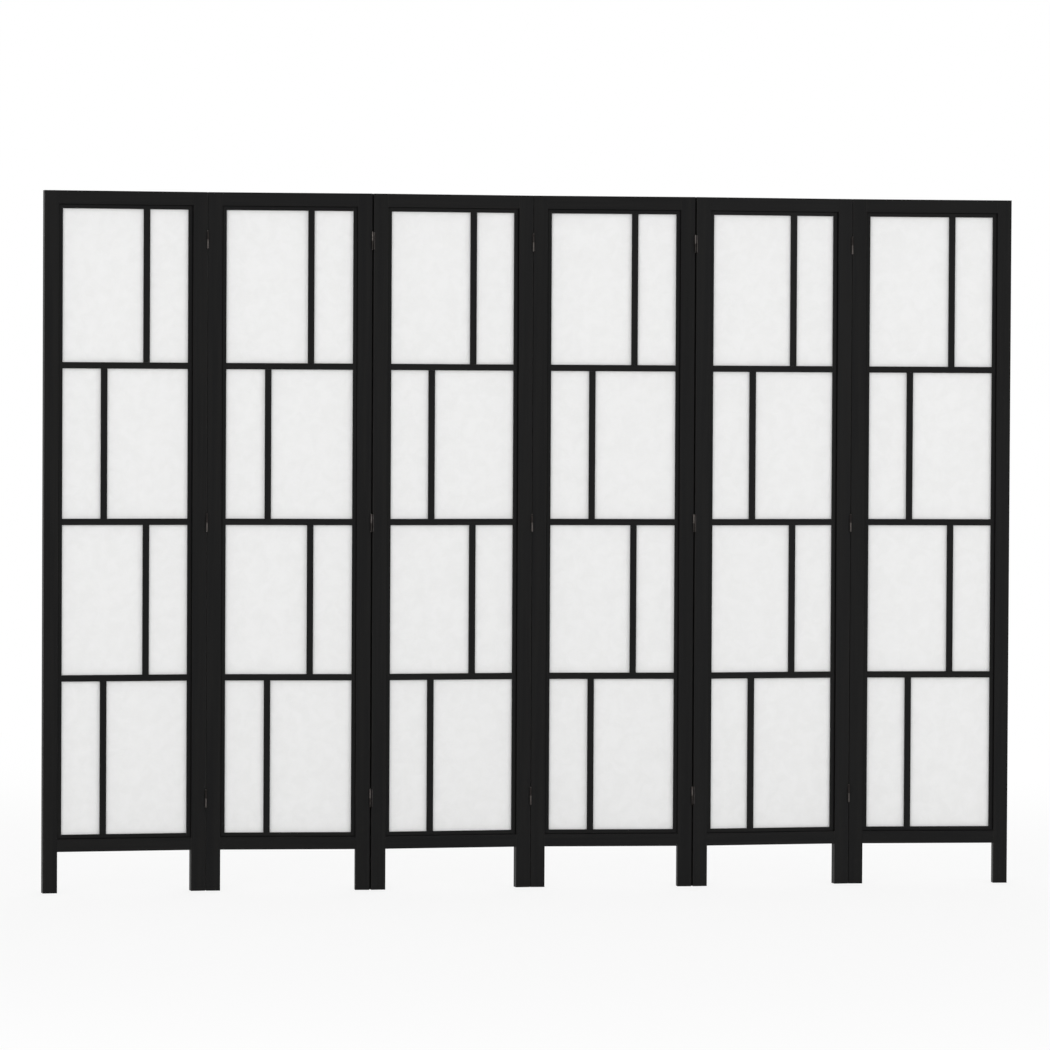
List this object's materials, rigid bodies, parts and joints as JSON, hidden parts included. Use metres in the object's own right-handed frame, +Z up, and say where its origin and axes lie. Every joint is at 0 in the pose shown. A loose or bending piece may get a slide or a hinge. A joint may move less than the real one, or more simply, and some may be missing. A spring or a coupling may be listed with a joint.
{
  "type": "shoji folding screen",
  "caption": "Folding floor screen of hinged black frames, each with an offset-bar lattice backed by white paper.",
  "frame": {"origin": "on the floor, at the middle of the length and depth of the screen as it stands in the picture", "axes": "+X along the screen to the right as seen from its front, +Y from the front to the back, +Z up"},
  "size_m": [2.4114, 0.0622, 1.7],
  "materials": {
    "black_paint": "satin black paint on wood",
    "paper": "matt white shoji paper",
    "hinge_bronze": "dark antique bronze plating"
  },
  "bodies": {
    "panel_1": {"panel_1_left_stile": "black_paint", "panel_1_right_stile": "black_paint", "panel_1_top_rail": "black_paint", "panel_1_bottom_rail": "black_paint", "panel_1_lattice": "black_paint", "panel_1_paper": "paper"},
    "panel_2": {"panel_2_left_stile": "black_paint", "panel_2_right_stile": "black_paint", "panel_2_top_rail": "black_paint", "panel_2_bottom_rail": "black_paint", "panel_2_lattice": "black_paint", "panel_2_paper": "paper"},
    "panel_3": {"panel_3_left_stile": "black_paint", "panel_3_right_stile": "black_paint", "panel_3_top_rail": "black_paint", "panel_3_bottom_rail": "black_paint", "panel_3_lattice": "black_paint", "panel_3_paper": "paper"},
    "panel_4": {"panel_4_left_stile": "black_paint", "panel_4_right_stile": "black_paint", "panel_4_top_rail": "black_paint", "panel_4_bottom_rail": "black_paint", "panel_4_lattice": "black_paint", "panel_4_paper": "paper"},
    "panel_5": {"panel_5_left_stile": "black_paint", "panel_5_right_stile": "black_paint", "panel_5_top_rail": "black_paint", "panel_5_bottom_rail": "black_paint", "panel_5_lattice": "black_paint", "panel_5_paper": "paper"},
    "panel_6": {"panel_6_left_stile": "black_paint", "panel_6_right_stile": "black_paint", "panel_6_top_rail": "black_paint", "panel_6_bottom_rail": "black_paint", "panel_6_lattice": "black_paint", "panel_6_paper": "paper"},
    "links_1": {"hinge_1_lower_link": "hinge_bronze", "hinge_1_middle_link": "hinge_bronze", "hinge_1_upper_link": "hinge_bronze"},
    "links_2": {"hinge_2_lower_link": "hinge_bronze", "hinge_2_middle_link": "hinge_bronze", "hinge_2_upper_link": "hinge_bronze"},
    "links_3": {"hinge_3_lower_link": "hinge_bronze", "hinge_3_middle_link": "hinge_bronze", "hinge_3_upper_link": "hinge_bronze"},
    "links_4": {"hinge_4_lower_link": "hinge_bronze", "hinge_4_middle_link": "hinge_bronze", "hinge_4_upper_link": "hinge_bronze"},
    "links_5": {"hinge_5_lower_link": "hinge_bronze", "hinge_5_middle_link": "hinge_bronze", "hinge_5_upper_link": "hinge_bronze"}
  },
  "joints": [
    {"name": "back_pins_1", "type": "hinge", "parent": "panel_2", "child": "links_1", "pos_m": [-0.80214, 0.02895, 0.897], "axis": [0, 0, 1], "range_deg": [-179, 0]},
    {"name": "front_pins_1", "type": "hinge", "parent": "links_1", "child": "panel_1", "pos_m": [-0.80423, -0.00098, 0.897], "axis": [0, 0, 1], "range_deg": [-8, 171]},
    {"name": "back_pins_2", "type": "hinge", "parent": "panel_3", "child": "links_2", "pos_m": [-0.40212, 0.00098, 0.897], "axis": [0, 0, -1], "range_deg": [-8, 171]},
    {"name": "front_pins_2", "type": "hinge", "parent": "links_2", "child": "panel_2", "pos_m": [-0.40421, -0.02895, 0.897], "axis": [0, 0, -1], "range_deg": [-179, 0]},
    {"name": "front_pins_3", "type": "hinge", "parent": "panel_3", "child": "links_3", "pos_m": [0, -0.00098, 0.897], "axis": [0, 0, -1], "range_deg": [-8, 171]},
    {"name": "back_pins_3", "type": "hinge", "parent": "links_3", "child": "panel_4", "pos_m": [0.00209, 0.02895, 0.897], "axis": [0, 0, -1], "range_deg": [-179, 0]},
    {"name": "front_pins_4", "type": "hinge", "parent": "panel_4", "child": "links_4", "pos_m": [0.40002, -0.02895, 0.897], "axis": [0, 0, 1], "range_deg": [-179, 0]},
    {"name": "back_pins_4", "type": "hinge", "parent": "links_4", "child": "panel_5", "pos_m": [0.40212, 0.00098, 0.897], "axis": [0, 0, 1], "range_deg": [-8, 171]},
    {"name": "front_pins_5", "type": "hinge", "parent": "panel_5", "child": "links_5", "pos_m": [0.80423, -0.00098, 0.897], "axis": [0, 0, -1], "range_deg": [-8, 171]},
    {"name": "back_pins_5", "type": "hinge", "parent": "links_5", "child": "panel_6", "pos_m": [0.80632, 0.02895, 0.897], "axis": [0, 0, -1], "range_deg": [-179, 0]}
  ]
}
+ + + + +
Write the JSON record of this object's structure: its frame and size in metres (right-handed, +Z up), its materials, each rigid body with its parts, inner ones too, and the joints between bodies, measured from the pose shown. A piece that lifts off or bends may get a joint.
+ + + + +
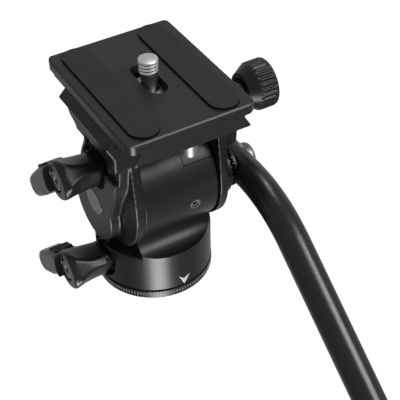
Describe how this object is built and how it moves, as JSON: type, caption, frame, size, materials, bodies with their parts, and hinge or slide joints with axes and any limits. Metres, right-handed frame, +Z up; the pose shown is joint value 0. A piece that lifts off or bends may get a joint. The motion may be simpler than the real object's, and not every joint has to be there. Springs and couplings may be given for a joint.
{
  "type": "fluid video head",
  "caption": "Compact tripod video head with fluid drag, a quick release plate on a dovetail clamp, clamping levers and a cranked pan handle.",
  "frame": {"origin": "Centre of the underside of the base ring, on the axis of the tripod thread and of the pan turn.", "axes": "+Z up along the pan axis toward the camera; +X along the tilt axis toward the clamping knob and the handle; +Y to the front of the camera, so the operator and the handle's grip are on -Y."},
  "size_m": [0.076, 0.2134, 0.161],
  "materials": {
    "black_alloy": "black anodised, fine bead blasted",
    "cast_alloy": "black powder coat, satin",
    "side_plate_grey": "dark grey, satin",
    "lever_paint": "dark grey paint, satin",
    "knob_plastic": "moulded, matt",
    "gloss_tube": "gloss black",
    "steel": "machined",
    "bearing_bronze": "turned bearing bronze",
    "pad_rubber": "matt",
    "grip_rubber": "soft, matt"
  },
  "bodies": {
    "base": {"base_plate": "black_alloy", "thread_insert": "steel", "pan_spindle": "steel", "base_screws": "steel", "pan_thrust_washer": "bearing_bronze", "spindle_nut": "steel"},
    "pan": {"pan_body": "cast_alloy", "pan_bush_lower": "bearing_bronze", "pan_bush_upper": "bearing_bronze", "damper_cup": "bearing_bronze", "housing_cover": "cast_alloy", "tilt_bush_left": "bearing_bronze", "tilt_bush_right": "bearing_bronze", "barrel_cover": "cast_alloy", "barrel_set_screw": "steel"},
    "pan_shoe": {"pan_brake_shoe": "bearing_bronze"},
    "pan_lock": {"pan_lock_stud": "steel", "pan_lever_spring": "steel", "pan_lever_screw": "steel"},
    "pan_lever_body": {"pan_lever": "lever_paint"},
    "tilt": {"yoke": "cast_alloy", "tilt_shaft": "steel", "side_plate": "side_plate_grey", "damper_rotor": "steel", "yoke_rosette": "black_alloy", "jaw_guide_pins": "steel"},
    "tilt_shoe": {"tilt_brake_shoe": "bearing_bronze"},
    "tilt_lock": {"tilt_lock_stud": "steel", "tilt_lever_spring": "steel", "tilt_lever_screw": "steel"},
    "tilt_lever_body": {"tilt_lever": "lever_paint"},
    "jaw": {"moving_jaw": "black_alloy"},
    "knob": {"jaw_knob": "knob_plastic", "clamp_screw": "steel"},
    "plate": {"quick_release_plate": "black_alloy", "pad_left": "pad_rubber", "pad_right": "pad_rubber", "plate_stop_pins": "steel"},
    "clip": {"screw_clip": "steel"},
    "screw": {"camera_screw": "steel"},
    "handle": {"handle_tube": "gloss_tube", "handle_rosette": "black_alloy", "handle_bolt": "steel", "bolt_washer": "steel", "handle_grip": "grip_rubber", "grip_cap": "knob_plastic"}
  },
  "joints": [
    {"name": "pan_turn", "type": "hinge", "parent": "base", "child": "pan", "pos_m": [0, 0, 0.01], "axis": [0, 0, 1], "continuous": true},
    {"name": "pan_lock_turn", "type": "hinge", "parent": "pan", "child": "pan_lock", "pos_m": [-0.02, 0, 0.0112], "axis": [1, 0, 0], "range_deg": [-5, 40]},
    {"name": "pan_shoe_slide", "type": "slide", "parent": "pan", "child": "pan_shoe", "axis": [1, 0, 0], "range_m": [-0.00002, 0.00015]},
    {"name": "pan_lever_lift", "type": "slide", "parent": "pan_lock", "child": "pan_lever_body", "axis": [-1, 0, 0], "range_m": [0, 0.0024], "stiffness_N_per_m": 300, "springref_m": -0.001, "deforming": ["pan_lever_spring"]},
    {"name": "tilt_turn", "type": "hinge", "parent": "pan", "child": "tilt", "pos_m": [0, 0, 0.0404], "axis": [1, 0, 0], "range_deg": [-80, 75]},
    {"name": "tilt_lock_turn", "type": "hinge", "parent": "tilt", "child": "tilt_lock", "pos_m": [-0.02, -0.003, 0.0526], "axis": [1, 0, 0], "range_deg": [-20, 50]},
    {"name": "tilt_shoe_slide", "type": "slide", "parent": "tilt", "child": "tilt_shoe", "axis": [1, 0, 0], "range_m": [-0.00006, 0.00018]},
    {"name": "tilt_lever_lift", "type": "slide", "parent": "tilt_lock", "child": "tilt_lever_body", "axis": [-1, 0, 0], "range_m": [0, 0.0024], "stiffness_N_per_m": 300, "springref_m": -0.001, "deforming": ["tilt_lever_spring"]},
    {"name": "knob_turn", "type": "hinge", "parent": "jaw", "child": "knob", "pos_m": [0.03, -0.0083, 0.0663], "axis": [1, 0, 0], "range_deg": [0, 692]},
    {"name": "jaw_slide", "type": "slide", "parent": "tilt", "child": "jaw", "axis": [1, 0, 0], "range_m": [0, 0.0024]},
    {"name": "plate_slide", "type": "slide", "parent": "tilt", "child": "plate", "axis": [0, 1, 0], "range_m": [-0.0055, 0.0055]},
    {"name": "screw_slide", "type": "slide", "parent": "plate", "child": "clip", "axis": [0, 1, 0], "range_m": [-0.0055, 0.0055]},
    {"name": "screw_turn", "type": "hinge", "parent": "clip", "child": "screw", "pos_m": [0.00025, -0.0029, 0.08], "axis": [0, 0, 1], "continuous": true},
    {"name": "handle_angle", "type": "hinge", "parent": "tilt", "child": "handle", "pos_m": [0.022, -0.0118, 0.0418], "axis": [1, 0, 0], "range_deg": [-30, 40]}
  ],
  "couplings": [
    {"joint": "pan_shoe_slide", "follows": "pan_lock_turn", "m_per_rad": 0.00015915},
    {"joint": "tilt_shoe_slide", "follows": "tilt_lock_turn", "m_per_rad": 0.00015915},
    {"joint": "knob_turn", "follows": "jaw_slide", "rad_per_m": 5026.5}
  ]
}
+ + + + +
*Problem description:*
Read the data above and pull out each line that holds the string "axes".

*Result:*
List this object's materials, rigid bodies, parts and joints as JSON, hidden parts included. Use metres in the object's own right-handed frame, +Z up, and say where its origin and axes lie. Every joint is at 0 in the pose shown. A loose or bending piece may get a slide or a hinge. A joint may move less than the real one, or more simply, and some may be missing. A spring or a coupling may be listed with a joint.
  "frame": {"origin": "on the floor, at the middle of the length and depth of the screen as it stands in the picture", "axes": "+X along the screen to the right as seen from its front, +Y from the front to the back, +Z up"},
Describe how this object is built and how it moves, as JSON: type, caption, frame, size, materials, bodies with their parts, and hinge or slide joints with axes and any limits. Metres, right-handed frame, +Z up; the pose shown is joint value 0. A piece that lifts off or bends may get a joint. The motion may be simpler than the real object's, and not every joint has to be there. Springs and couplings may be given for a joint.
  "frame": {"origin": "Centre of the underside of the base ring, on the axis of the tripod thread and of the pan turn.", "axes": "+Z up along the pan axis toward the camera; +X along the tilt axis toward the clamping knob and the handle; +Y to the front of the camera, so the operator and the handle's grip are on -Y."},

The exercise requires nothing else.